La molitude des choses, comme un corps le serait après l'ébat, ou bien la vie. La conception même est le début de la mort et la symétrie de ces deux âges de la vie, les sphinx nous la balance à la figure à chaque page. Le groupe pop Placebo chantait "When I was born I started to decay" (Lorsque je suis né j'ai commencé à me décomposer). En effet, retour à cette question: pourquoi concevoir, laisser croître dans ce cercueil que devient l'utérus, mortifier le corps d'une femme (la tendresse suivie de la tendreté - lexique de boucherie), arracher le cœur de l'homme devenu père sans jamais y être préparé, sans parfois ne jamais l'avoir désiré au plus profond de lui-même. Pourquoi tout ça pour fabriquer de futurs morts? Question qui taraude nos deux esprits tortueux, tourmentés, terrorisés peut-être par cette existence d'entre deux siècles.

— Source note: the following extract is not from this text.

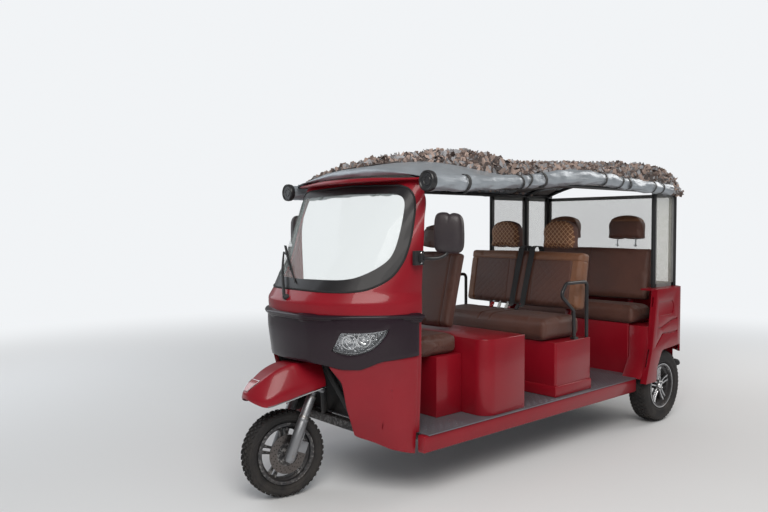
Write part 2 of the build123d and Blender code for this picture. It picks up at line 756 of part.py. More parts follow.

Les portraits noirs, à la taloche d'Henri Cachau font écho à ces poèmes pro-choix. Visages plus qu'effrayants, visages humains carbonisés, cadavériques, les yeux éteints, à peine visibles, la bouche fermées - en ont-ils une? Ces visages peints de nuit, comme dans l'ombre des entrailles d'une mère ou dans les ténèbres de leur caveau.
Un essoufflement des auteurs ou une lassitude du lecteur intervient au deux-tiers du recueil. Malgré tout, le texte reprend son souffle et nous notre vigueur dès les dernières pages avec deux textes "La toile" de Fabrice Marzuolo et "Utopique" de Patrice Maltaverne.
La partie riante des affreux, Patrice Maltaverne et Fabrice Marzuolo, illustrations de Henri Cachau, édtions Le citron noir, 4 place Valladier 57000 Metz, 12 €.